Acts of generosity…

I think that if I pretend that I haven’t ignored this blog for an exceptionally long time and just start writing again that no one will notice…
Today I was struck by several acts of generosity that were conveyed to me for no apparent reason by people who stood nothing to gain by giving them. Let me back up…

I am in Bentiu, Unity State – a state that was ravaged by war, dominated by oil, and is, still, as close to the wild west as you can get in the world today. Different political factions swagger around town with their bodyguards (read: private militias) in shiny suits and land cruises with guns pointing every which way out the window. It is hot, and dusty. At just about any moment you expect a show down to in the open street complete with tumbleweeds and that classic western music. It’s not a place where you expect extreme civility but one is always surprised.

I am helping the Ministry of Labour and Public Service to implement an HR system. That might seem like a mundane task and I suppose it is but it is fascinating to be on the inside of a government as it builds itself. You never really stop to wonder how bureacracies became the way they are but here…in 100 years time when people look back and take it for granted the answer is…me. Well, that might be a bit of an overstatement. It’s me and a bunch of unbelievably civil and dedicated bureaucrats who want systems in place so that people can be paid and services can be delivered. So, today for example when I was delivering letters of introduction I expected a bit of the wild west swagger – bureaucrat style – to be served up to me on a platter and instead there was nothing but extreme civility. Ministers and Directors General who welcomed me to Bentiu, wanted to know about my family, what my name meant, where I’d been in Southern Sudan before, where I was now staying and whether I found it comfortable. In the seventeen ministries I visited – with the sole exception of one – I found nothing but people who were delighted that I was there and who were incredibly excited and supportive of…wait for it…HR administration. I was dumbfounded.

So, I came back to the UNMIS team site, where I currently reside to our ants, and mice, and camp showers, rotted out floors and containers that smell like whatever we last cooked on the hot plate ready to have a quick run and make something else to smell for the next 24 hours. But, that plan got nixed because the Americans were back. Two State Department people who weren’t supposed to be back for several days had returned early. Returned with wine. For Valentine’s day.
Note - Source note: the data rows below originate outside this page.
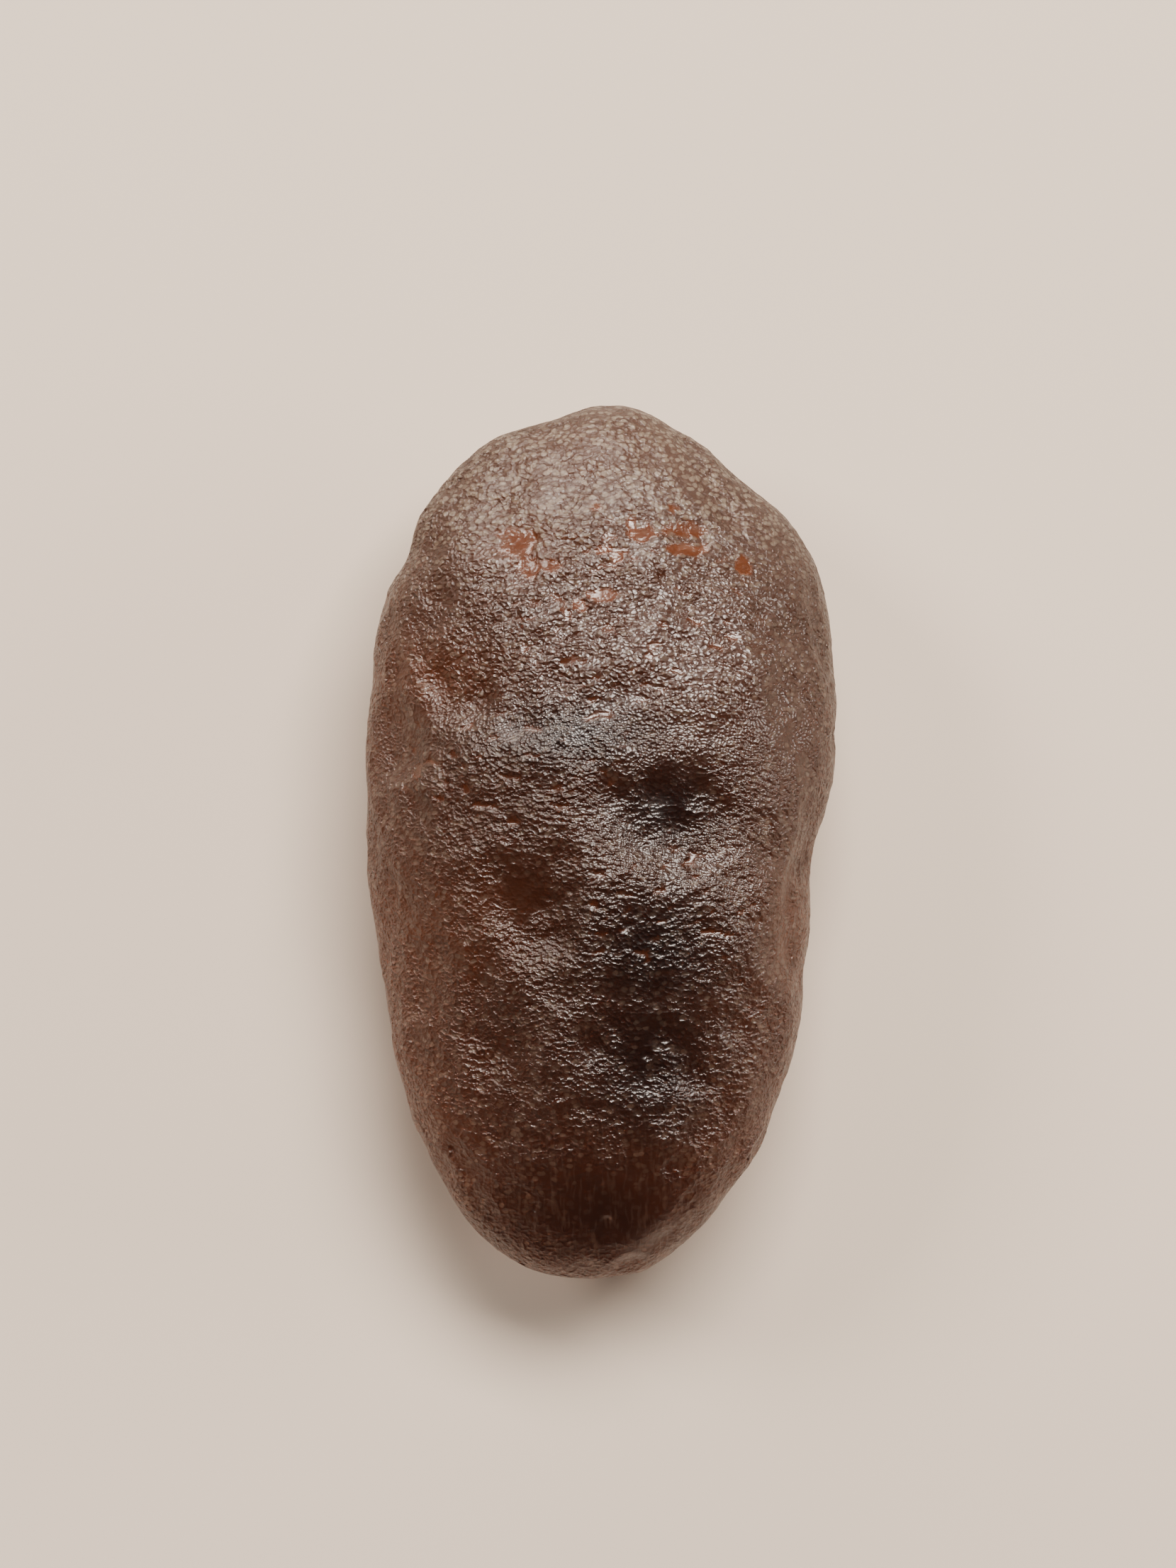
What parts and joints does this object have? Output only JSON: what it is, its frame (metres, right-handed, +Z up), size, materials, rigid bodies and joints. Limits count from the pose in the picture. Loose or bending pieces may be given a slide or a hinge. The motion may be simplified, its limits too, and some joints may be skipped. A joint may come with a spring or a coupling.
{
  "type": "colombianite",
  "caption": "Oval pebble of smoky brown natural glass with an etched, hollowed skin; rests on a small flat spot on its belly.",
  "frame": {"origin": "on the surface the pebble rests on, below the middle of its box", "axes": "+Z up, out of the more hollowed face; +Y along the pebble towards its blunt nose; +X across it"},
  "size_m": [0.0203, 0.0377, 0.015],
  "materials": {
    "etched_glass": "etched, satin"
  },
  "bodies": {
    "root": {"stone": "etched_glass"}
  },
  "joints": []
}
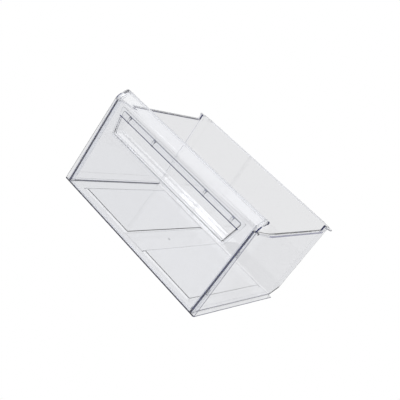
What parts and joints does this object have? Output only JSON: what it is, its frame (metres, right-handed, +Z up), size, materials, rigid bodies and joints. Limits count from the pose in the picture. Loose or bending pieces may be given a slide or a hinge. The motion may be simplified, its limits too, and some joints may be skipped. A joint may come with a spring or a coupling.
{
  "type": "fridge drawer",
  "caption": "Clear pull-out drawer for a fridge or freezer: open tub with rims, stop ears and runners, a bent front panel, and a snap-in finger pocket.",
  "frame": {"origin": "middle of the drawer's width and depth, on the plane that it stands on", "axes": "+Z up, +X to the right across the width, +Y from the front panel to the rear wall"},
  "size_m": [0.48, 0.387, 0.2565],
  "materials": {
    "clear_tub": "clear polished polystyrene",
    "clear_panel": "clear polished polystyrene",
    "clear_pocket": "clear polished polystyrene"
  },
  "bodies": {
    "root": {"tub": "clear_tub", "front_panel": "clear_panel", "grip_pocket": "clear_pocket"}
  },
  "joints": []
}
So, the elections monitors, my colleague and I sat around having wine and talking about nothing in particular. It was nice. The water all goes off at 10 so I excused myself early and went back to my container when there’s a knock at the door. It is Doo-doo (yes, that is actually his name) a wonderful, exuberant man from Namibia who is a devout Muslim and lives in Minnesota but was here to monitor the Referendum. He is holding a towel and then takes out a bottle of wine.

‘Doo-doo,’ I say. ‘Where did you get this?’ Wine, being somewhat easier to come by than, say, uranium in these parts.
‘I bought it,’ he says.
‘But why?’ I ask.
‘For you to drink,’ he says. ‘For Heida.’ (it’s my colleagues birthday in a week).

Again, I was struck by the gesture of civility and kindness extended for no apparent reason. He doesn’t drink, he gains nothing by buying wine for us and yet he bought it for us anyway. There’s something about that which I struggle to explain but it makes me happy anyway.
Sometimes, I wonder on days like these if everything is doomed to go wrong after all. Or if, maybe, there are – even in Bentiu - enough small acts of generosity and civility in the darkest places of the world to save us all.